Not only does Las Vegas need new guests to fill rooms, it faces new competition for visitors from emerging resort destinations like Macau, Dubai and Singapore, among others.

"As a destination, we are competing with countries," authority President and CEO Rossi Ralenkotter said.

The high value of direct international service to a community also means competition from domestic destinations.

A study in 2001 by George Mason University reported that direct service from a European market could mean as many as 2,900 new jobs for a region. Assuming a new job is worth about $55,000 annually, the study estimated that service from a single international market could be worth as much as $160 million per year.

The benefits from adding new markets decrease as service expands. For example, increasing from 20 to 21 markets stimulates just 440 jobs, according to the study, which focused on the creation of what authors called, "new economy" jobs, meaning work in the skilled, high-technology fields.

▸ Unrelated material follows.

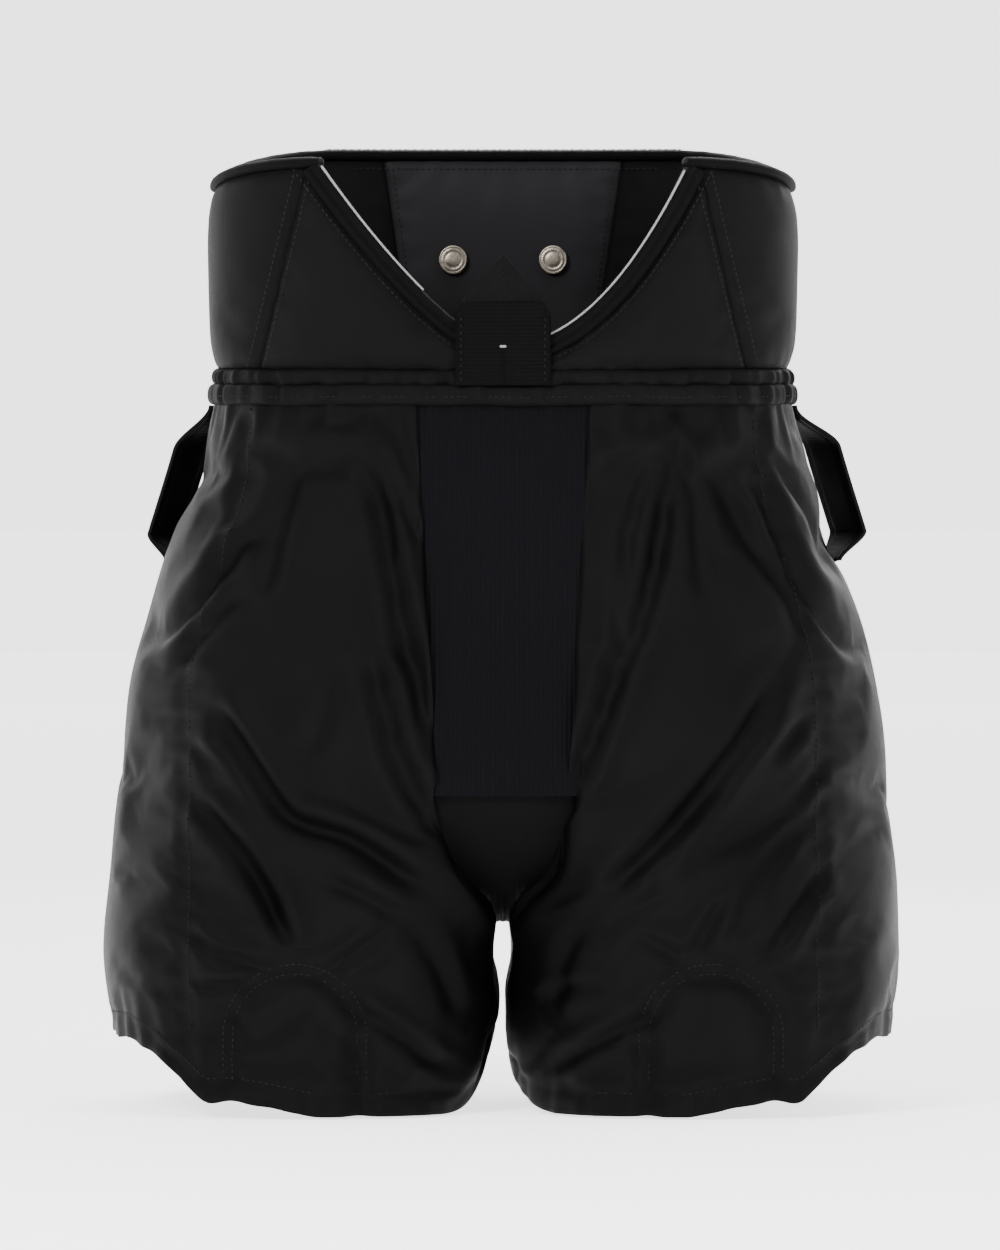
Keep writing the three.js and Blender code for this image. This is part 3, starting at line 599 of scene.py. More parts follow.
# Folds seen from the front as (x, height) points with a depth and a width, all in mm
frontFolds = {
    -1: [
        ([(-93, 452), (-82, 401), (-69, 341), (-53, 275), (-44, 231)], 7.0, 9),
        ([(-88, 317), (-78, 275), (-69, 237), (-42, 180)], 7.0, 10),
        ([(-86, 456), (-72, 420), (-53, 377)], 4.0, 5),
        ([(-237, 310), (-192, 361), (-170, 396)], 4.5, 9),
        ([(-230, 290), (-192, 336), (-176, 352)], 3.5, 8),
        ([(-199, 273), (-186, 264), (-166, 231), (-143, 197), (-104, 188), (-69, 162), (-37, 140)], 7.5, 10),
        ([(-212, 250), (-192, 231)], 3.5, 6),
        ([(-212, 220), (-182, 184), (-157, 153), (-140, 110)], 6.0, 9),
        ([(-173, 172), (-152, 140), (-138, 107)], 4.0, 6),
        ([(-216, 127), (-189, 109), (-150, 99)], 4.0, 6),
        ([(-214, 90), (-186, 88), (-160, 92)], 3.0, 5),
        ([(-116, 101), (-95, 112), (-71, 133)], 4.0, 6),
        ([(-109, 80), (-67, 54), (-36, 29)], 4.0, 7),
        ([(-140, 440), (-150, 400), (-158, 340)], 3.0, 10),
        ([(-110, 300), (-120, 262), (-130, 240)], 2.5, 9),
        ([(-60, 130), (-42, 96), (-30, 60)], 3.5, 9),
        ([(-120, 160), (-95, 150), (-60, 128)], 3.5, 7),
    ],
    1: [
        ([(121, 465), (112, 430), (103, 374), (90, 330), (68, 275), (52, 235), (30, 175), (19, 153)], 7.5, 9),
        ([(101, 441), (86, 396), (77, 330), (63, 264)], 5.0, 7),
        ([(196, 310), (167, 264), (156, 246), (112, 193), (86, 167), (63, 146)], 7.5, 10),
        ([(143, 436), (165, 386), (189, 354), (211, 308)], 5.0, 10),
        ([(160, 460), (192, 365), (222, 326), (243, 301)], 4.5, 9),
        ([(178, 445), (207, 405), (222, 370), (236, 339)], 4.0, 8),
        ([(207, 268), (178, 235)], 4.0, 6),
        ([(218, 235), (196, 208)], 4.0, 6),
        ([(218, 170), (196, 136), (173, 103)], 5.0, 8),
        ([(114, 74), (73, 56), (31, 31)], 4.0, 7),
        ([(90, 124), (120, 105)], 3.5, 6),
        ([(26, 74), (40, 87), (73, 87)], 3.5, 6),
        ([(130, 110), (134, 125), (150, 150)], 3.5, 6),
        ([(150, 230), (120, 195), (95, 150)], 3.0, 9),
        ([(204, 200), (170, 160), (150, 112)], 3.5, 7),
        ([(52, 130), (40, 100), (34, 60)], 3.0, 9),
        ([(118, 455), (128, 400), (134, 330)], 4.0, 9),
    ],
}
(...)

In Las Vegas international service is valued because it brings in higher-spending visitors.

A typical foreign visitor will spend nearly $1,400 during a Las Vegas trip, not including gambling. The overall average spending, not including gambling, is about $900, according to the authority's research.

The extra money foreign visitors spend on everything from shows, food and shopping a large part of the reason the authority wants to increase the mix of foreign travel to Las Vegas from 12 percent to 15 percent by 2010.

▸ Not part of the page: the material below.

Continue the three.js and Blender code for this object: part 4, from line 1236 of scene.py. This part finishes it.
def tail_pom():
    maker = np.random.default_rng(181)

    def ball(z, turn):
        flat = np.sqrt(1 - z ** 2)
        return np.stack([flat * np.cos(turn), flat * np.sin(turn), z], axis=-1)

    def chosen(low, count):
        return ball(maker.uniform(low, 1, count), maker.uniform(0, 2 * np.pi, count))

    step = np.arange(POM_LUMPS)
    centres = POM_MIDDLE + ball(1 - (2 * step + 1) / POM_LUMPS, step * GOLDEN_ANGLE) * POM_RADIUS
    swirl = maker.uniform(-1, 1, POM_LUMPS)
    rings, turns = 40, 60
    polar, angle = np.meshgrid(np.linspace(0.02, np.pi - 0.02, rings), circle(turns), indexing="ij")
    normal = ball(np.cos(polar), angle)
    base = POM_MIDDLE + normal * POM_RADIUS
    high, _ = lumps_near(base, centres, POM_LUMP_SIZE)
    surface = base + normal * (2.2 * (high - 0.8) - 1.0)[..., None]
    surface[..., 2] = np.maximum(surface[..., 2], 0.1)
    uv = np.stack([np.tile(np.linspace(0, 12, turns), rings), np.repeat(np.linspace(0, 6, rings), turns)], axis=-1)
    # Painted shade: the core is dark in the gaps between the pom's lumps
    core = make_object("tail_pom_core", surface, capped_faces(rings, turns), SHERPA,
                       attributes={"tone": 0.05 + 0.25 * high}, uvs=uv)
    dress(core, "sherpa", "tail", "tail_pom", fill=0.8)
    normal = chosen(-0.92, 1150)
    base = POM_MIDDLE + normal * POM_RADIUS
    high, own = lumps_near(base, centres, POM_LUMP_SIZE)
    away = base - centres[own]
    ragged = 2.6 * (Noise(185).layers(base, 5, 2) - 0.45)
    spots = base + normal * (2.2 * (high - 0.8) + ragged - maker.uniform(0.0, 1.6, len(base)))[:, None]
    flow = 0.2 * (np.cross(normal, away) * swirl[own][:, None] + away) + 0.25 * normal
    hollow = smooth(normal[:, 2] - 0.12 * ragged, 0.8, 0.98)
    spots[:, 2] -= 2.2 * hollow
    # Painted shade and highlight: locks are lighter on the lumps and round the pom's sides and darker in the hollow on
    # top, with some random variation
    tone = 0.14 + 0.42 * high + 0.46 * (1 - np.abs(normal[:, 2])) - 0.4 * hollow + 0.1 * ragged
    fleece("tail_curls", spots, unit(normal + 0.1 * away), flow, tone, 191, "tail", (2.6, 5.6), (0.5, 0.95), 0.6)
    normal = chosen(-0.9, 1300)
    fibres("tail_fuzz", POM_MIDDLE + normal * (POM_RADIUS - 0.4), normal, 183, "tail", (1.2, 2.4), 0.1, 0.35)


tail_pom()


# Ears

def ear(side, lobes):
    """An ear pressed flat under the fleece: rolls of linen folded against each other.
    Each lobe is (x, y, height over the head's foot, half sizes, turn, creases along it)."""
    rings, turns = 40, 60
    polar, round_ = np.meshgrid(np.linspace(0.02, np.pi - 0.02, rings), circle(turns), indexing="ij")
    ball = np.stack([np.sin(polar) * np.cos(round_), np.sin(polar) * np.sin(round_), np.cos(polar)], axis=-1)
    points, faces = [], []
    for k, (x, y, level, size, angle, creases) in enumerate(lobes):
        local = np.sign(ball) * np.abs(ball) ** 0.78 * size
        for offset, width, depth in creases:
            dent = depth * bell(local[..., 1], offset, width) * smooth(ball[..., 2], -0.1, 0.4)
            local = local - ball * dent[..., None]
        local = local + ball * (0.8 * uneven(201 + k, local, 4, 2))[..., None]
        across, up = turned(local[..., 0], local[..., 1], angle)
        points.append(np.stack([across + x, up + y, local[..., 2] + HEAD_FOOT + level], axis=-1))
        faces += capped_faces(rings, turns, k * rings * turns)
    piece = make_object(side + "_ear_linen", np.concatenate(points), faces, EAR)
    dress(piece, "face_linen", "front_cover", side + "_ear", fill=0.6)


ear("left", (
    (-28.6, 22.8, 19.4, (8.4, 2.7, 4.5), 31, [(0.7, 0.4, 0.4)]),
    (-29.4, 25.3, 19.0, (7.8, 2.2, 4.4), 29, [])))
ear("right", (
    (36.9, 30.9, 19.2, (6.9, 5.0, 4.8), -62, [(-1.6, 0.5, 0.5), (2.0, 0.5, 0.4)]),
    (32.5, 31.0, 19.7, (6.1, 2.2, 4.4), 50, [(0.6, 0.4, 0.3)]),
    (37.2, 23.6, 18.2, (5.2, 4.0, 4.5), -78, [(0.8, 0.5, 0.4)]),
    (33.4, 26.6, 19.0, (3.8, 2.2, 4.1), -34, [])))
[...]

Ralenkotter divides foreign markets into categories. Major markets such as Canada, the United Kingdom and Mexico are the biggest contributors of Las Vegas visitors. Primary markets are almost as important and include Australia, France, Germany, Japan and South Korea. Emerging markets are places that could supply a healthy portion of future tourists and include Brazil, China, India and Russia.

Whether attending the conference will produce a good return on investment for Las Vegas won't be known for awhile.

Michael Boyd, an airline industry consultant in Colorado, said the conference isn't an event that produces new service for communities.

"The substance is when they go directly to the airline one-on-one and talk," said Boyd, whose firm hosts its own airline conference. "(Routes) is not real air service development. That is schmoozing."

But recruiting new service is a long-term affair, Walker says. Las Vegas delegates networked with airline officials for nearly a decade before they landed direct service from the United Kingdom on Virgin Atlantic in 2000, he said.

He said the value at Routes is an opportunity to network with more than a dozen airlines on one trip as opposed to visiting individually with each airline at its headquarters. That comes later.

"I wouldn't say you are going to close anything at Routes," Walker said. "That is where it starts."